At the end of the chapter, as Hester returns to jail, leaving the light and re-entering the darkness, witnesses claim...
...that the scarlet letter threw a lurid gleam along the dark passage-way of the interior.
To look for meaning in this passage, it is important first to define "lurid." The several definitions may leave interpretation open to some debate. Lurid is defined as:
...gruesome; horrible; revolting; or...glaringly vivid or sensational; shocking; or...terrible in intensity, fierce passion, or unrestraint...
So, then, looking at the events that immediately precede the use of the word, based upon witnesses who were Puritans, we may infer some clearer meaning of the passage. Hester Prynne as been brought out of jail, into the bright light, to stand before the entire community—of Puritans. The high-standing religious leaders, including her own minister (Mr. Dimmesdale) have called upon her to divulge the name of the man with whom she committed adultery. Mr. Dimmesdale's plea is seen by onlookers to be especially earnest—exhorting her gently for her salvation as well as that of her adulterous partner:
If thou feelest it to be for thy soul's peace, and that thy earthly punishment will thereby be made more effectual to salvation, I charge thee to speak out the name of thy fellow-sinner and fellow-sufferer!
He explains that she should not remain silent because she pities or loves the man, for remaining unnamed not only prevents that man from facing the guilt of what he has done, but also makes him guilty of hypocrisy.
Hester defiantly proclaims, "Never!" She also pledges to suffer in that man's place rather than give his name. She speaks of the "A," but also of her guilt and her devotion:
It is too deeply branded. Ye cannot take it off. And would that I might endure his agony, as well as mine!
Dimmesdale is amazed:
Wondrous strength and generosity of a woman's heart! She will not speak!

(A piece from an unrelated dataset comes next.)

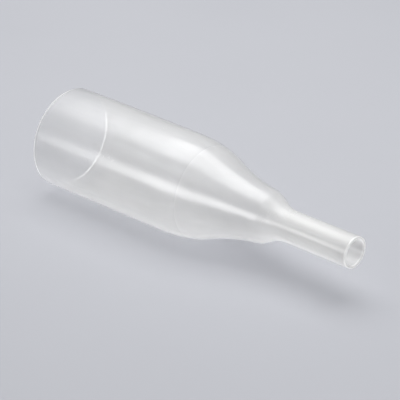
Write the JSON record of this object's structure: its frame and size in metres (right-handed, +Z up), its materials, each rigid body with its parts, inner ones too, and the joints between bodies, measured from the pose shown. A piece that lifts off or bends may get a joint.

A Puritan might use "lurid" to mean horrible or shocking, for most Puritans were a judgmental (and hypocritical) group that exercised little compassion or forgiveness to others. One who was truly God-fearing might use "lurid" because the "A" glowed with a righteous anger of heaven, in judgment of Hester. However, because Hester is self-sacrificing, the reader may feel that "lurid" actually refers to her passionate commitment to withhold the father 's name.
The Puritans were inflexible and harsh, but Hawthorne wrote in opposition to actions of his own Puritan ancestors, perhaps using Dimmesdale's voice to praise Hester's loyalty to the man she loves. Historically, Hawthorne's research confirmed the use of the red "A" to brand female adulteresses, which he has used here, but seemingly not in judgment.